Pretty soon, because we grew as a family and we were to take some camping and hotel trips and for the camping trips we were taking our dogs, we bought a brown Ford van from a friend of ours which came in really handy. We went on camping trips, a few times to Fundy Park, and a few times to Cabot Park in PEI. We also went a few times to Halifax and once to Boston and for both those destinations we stayed in beautiful hotels with pools, and in Boston, when you get in the elevator, it’s a glass elevator, and through the glass you can see this grand piano. During the trips to all those destinations, since we FINALLY had a tape player in a car (the Volvo and the Datsun had American Graffiti-style radios with no tape or CD player) and we listened to music like Traveling WiIlburys, Dirty Dancing, Lionel Richie, James Taylor, Paul Simon, The Big Chill, Stand By Me, among other memorable ones.

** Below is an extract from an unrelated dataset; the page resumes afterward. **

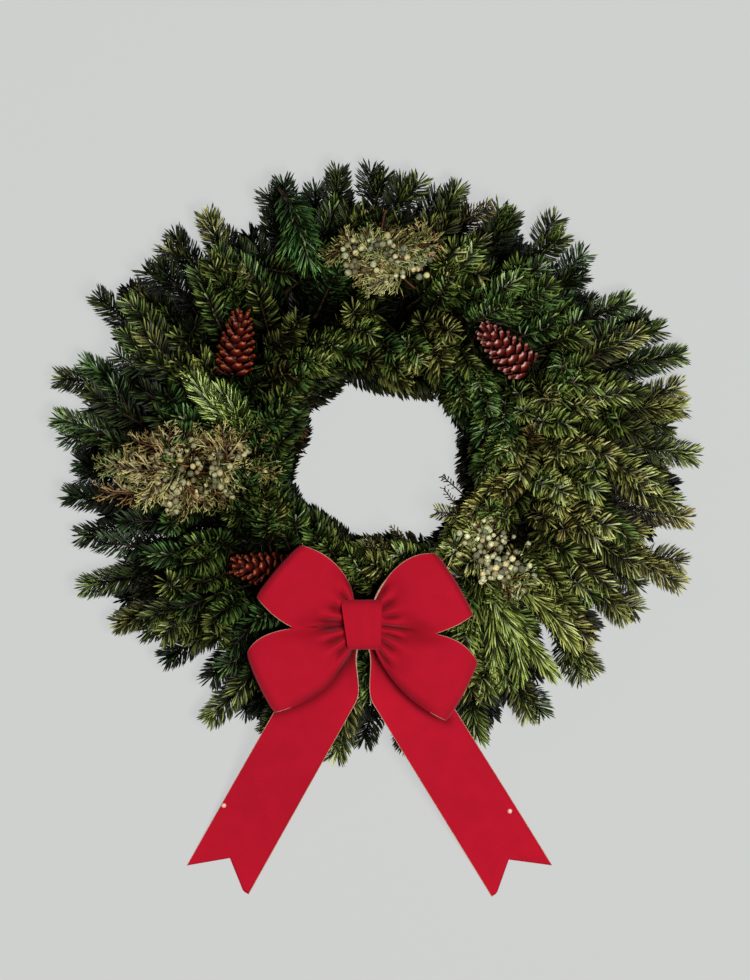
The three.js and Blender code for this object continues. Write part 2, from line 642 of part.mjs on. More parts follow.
function bowTail(place) {
  const { start, out, length } = tailLine(place);
  const side = point(-out.y, out.x, 0);
  const rows = [];
  for (let i = 0; i <= TAIL_STEPS; i++) {
    const share = i / TAIL_STEPS;
    const half = gather(TAIL_GATHER, share / TAIL_FLARE);
    rows.push(
      [-1, 0, 1].map((j) => {
        const s = length * share - (i === TAIL_STEPS && j === 0 ? NOTCH : 0);
        const p = start.clone().addScaledVector(out, s).addScaledVector(side, half * j);
        return p.setZ(tailHeight(s, length));
      }),
    );
  }
  return solid(strip(rows, RIBBON_THICK));
}

// The twisted wire that ties the bow on: from behind the band down its slot to the ring.
function bowTie() {
  const { ray: r } = slots[BOW_SLOT];
  const t = r.along(KNOT);
  return straight(r.at(alongRay(RING_RADIUS), 0, RING_WIRE + 3), r.at(t, 0, BAND.back - CLEARANCE), TIE_WIRE);
}

// ---------- the wreath ----------

const material = (color, roughness, metalness = 0) =>
  new THREE.MeshStandardMaterial({ color, roughness, metalness });
const COLOURS = {
  fir: material(0x3b4d22, 0.6),
  juniper: material(0x7d7a3f, 0.7),
  berries: material(0xb4b89a, 0.6),
  pine: material(0x7f9a3f, 0.5),
  cone: material(0x7a2f1c, 0.45),
  velvet: material(0xb01628, 0.85),
  steel: material(0x3c4a3a, 0.5, 0.8),
};

const wreath = new THREE.Group();
function add(name, made, finish) {
  const mesh = new THREE.Mesh(geometryOf(made), finish);
  mesh.name = name;
  wreath.add(mesh);
}

add("clamp_ring", clampRing(), COLOURS.steel);
BUNCHES.forEach((_, k) => add(`fir_bunch_${String(k + 1).padStart(2, "0")}`, firBunch(k), COLOURS.fir));
for (const place of Object.keys(JUNIPER)) {
  add(`juniper_${place}`, juniperFoliage(place), COLOURS.juniper);
  add(`juniper_berries_${place}`, juniperBerries(place), COLOURS.berries);
}
for (const place of Object.keys(PINES)) add(`pine_spray_${place}`, pineSpray(place), COLOURS.pine);
for (const place of Object.keys(CONES)) {
  add(`pine_cone_${place}`, pineCone(place), COLOURS.cone);
  add(`cone_pick_${place}`, conePick(place), COLOURS.steel);
}
for (const place of Object.keys(LOOPS)) add(`bow_loop_${place}`, bowLoop(place), COLOURS.velvet);
add("bow_band", bowBand(), COLOURS.velvet);
for (const place of Object.keys(TAILS)) add(`bow_tail_${place}`, bowTail(place), COLOURS.velvet);
add("bow_tie_wire", bowTie(), COLOURS.steel);

// The origin is the middle of the footprint, on the surface that the wreath lies on.
const box = new THREE.Box3().setFromObject(wreath);
const middle = box.getCenter(point(0, 0, 0));
wreath.position.set(-middle.x, -middle.y, -box.min.z);

export default wreath;
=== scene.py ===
# The looks of a fresh evergreen wreath that lies on its back, face up, under a camera that looks
# straight down on it. The frame is in metres. Foliage and ribbon are worked out in millimetres from
# the middle of the wreath's hole, with +Y towards the top of the wreath, and put into their meshes
# in metres.

import json
import math

import bpy
import numpy as np
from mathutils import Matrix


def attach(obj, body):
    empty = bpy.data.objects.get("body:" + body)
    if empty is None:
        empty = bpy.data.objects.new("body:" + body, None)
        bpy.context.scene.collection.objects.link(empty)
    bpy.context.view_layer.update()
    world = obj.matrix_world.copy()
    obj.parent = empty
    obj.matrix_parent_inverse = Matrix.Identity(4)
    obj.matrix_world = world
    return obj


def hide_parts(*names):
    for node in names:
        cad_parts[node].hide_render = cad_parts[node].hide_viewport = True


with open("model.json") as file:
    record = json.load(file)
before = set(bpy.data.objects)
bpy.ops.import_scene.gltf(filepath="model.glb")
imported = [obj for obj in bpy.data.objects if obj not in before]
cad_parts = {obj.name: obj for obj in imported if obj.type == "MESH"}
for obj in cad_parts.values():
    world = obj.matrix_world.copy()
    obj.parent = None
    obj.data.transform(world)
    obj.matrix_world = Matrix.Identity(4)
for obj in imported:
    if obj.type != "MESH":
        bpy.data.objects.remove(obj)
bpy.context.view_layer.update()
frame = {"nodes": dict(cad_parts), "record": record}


# ---------- floor, light and camera ----------
# A plain pale grey light table, lit by a soft lamp high on the right, a weaker one on the left and a
# pale room. The camera hangs over the wreath with a long lens.

MM_PER_PIXEL = 0.96
FRAME_HEIGHT_PX = 980
HOLE_ABOVE_MIDDLE_PX = 28
CAMERA_HEIGHT = 6.0
FOLIAGE_HEIGHT = 0.05
TABLE_REACH = 6

low, high = np.array(frame["record"]["physics"]["openings"][0]["box_m"])
HOLE = (low + high) / 2 * (1, 1, 0)


def put(name, data):
    """An object that holds data, in the scene."""
    made = bpy.data.objects.new(name, data)
    bpy.context.collection.objects.link(made)
    return made


def lamp(name, place, size, power, colour):
    """A square lamp at place, turned to face the middle of the hole."""
    data = bpy.data.lights.new(name, "AREA")
    data.size = size
    data.energy = power
    data.color = colour
    light = put(name, data)
    light.location = place
    towards = np.array((HOLE[0], HOLE[1], 0)) - place
    tilt = math.atan2(math.hypot(towards[0], towards[1]), -towards[2])
    light.rotation_euler = (tilt, 0, math.atan2(-towards[0], towards[1]))


def blank(name):
    """A new material, with only its shader."""
    material = bpy.data.materials.new(name)
    material.use_nodes = True
    return material


def feed(material, node, inputs):
    """Gives a node its inputs. Each is a number, a colour or the socket that it comes from."""
    for socket, value in inputs.items():
        if isinstance(value, bpy.types.NodeSocket):
            material.node_tree.links.new(value, node.inputs[socket])
        else:
            node.inputs[socket].default_value = (*value, 1.0) if isinstance(value, tuple) else value


def finished(material, inputs):
    """The material, with the inputs of its shader set."""
    feed(material, material.node_tree.nodes["Principled BSDF"], inputs)
    return material


lamp("key_lamp", (0.5, -0.3, 2.75), 0.6, 92, (1.0, 0.985, 0.95))
lamp("fill_lamp", (-1.5, 0.8, 2.7), 1.5, 12, (1.0, 1.0, 0.97))

world = bpy.data.worlds.new("pale_room")
world.use_nodes = True
room = world.node_tree.nodes["Background"].inputs
room["Color"].default_value = (1.0, 0.99, 0.95, 1)
room["Strength"].default_value = 0.06
bpy.context.scene.world = world
bpy.context.scene.view_settings.view_transform = "Standard"

table_mesh = bpy.data.meshes.new("table_top")
table_corners = [(x * TABLE_REACH, y * TABLE_REACH, 0) for x, y in ((-1, -1), (1, -1), (1, 1), (-1, 1))]
table_mesh.from_pydata(table_corners, [], [(0, 1, 2, 3)])
table_top = put("table_top", table_mesh)
table_mesh.materials.append(finished(blank("pale_light_table"), {
    "Base Color": (0.05, 0.051, 0.05),
    "Roughness": 0.9,
    "Emission Color": (0.98, 1.0, 0.99),
    "Emission Strength": 0.555,
}))

camera_data = bpy.data.cameras.new("camera")
camera_data.sensor_fit = "VERTICAL"
camera_data.sensor_height = 24
frame_height = FRAME_HEIGHT_PX * MM_PER_PIXEL / 1000
camera_data.lens = camera_data.sensor_height * (CAMERA_HEIGHT - FOLIAGE_HEIGHT) / frame_height
camera_data.clip_end = 20
camera = put("camera", camera_data)
camera.location = (HOLE[0], HOLE[1] - HOLE_ABOVE_MIDDLE_PX * MM_PER_PIXEL / 1000, CAMERA_HEIGHT)
bpy.context.scene.camera = camera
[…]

During summers we would have barbecues with our Uncle Bill as the cook, and I also watched him cook pizzas and other fine recipes he did very well at. I would watch him cut up the vegetables, like the green peppers. We also had bonfires in which we roasted marshmallows, and it was then I noticed that mosquitoes flying by my ear would almost always buzz in the same note.
Some nights Nicky would sleep on a pillow right by my bed and it was his presence there that calmed me and helped me have less nightmares than I did when he was not there. Soon we took one of our “Sunday Drives” to a place between Moncton and Riverview called Salisbury, New Brunswick, and we came to this farm house and when I got out these Golden Retrievers of all colors and styles and spaniels gazed at us and started wagging their tails at us. We went into this farm house and down the steps to the basement in which there were cages, and in the cages were these cute-as-a-button Golden Retriever puppies who came to us and whined at us as if to say “Please, take me home!” We purchased one of the puppies, whom we named Simon. Shortly after we had gotten Simon, Katie passed away, which saddened all of us. Thank God we still had Nicky and Simon. Simon also joined us for camping trips.
Another thing I noticed was that my oldest sister Jennifer was into stories, literature, fictional figures like you see and read about in the Chronicles Of Narnia books and movies like unicorns, fauns, giants, minotaurs, centaurs, and other fascinating myth figures and things from Greek Mythology, horses, dogs, and livestock. Before I ever saw the house, she had horses in the stable in the old barn named J.D. and Leah. Also, in addition to the Volvo 240 wagon, the red Datsun pickup, and the brown Ford van, Gramps had his own car: a Matrix green Grease-style Comet coupe, which he traded later for a Finding Nemo blue Plymouth Reliant coupe. Granddad had a Pontiac sedan. Gram had a Volvo 240 sedan, same year as our wagon, only tan in color. Bill had a matching truck to our red one, only his was re-named Nissan and nickel silver in color, and a newer year, but same shape as our red one. Sometimes Dad and I would go to the dump in the red truck and during the drive Dad and I would listen to the radio and sing I Had A Dog and Swingin’ On A Star. CBC radio had this program called Swingin’ On A Star. Sometimes we would go to Alma and have the Sticky Buns from the bake shop. Sometimes we would play games like Scrabble, Monopoly, Crazy 8s, Go Fish, and this cute board game with cards, game pieces, and dice, called Benji with the dog of the title from the Joe Camp movies in which if you land on Fierce Dog, you have to go back to Start.
Another thing we did for fun was just outside of Hillsborough there was a road with 2 covered bridges, 2-3 feet apart from each other, and when we went in each covered bridge, provided there wasn’t somebody outside by it, we would stop, honk the horn, and make a wish. There was a time when we actually took the S&H Dinner Train and it was a lot of fun. Sometimes we went to the Albert County Exhibition and my favorite thing at the time was the cars ride in which you sit in the drivers’ side of sports car replicas and it takes you around like a carousel and you can pretend you are driving the car. If I could go back to that time I could fantasize I am listening to Mumford & Sons and Adele as I am driving and I am going to Halifax or Saint John. There were a couple of times my family and I saw Sharon, Lois, and Bram in concert in a theatre in Sackville. We even visited Gram in Toronto a couple of times, and I was amazed by the size of the city and the speed of the subways and the size of the buildings in that city. During that era I also used to watch this Looney Tunes VHS with Bugs Bunny, Tweety Bird, Elmer Fudd, Pepe Le Pew, Granny, Sylvester, Daffy Duck, and other funny Looney Tunes, in which Elmer Fudd’s house fills with acorns and he attempts several times to blast Bugs with his rifle.. Sometimes I also watched Disney movies like Lady and the Tramp, Mary Poppins, Peter Pan, Bambi, Robin Hood, and lots among classics. I also watched Sharon, Lois, and Bram’s shows.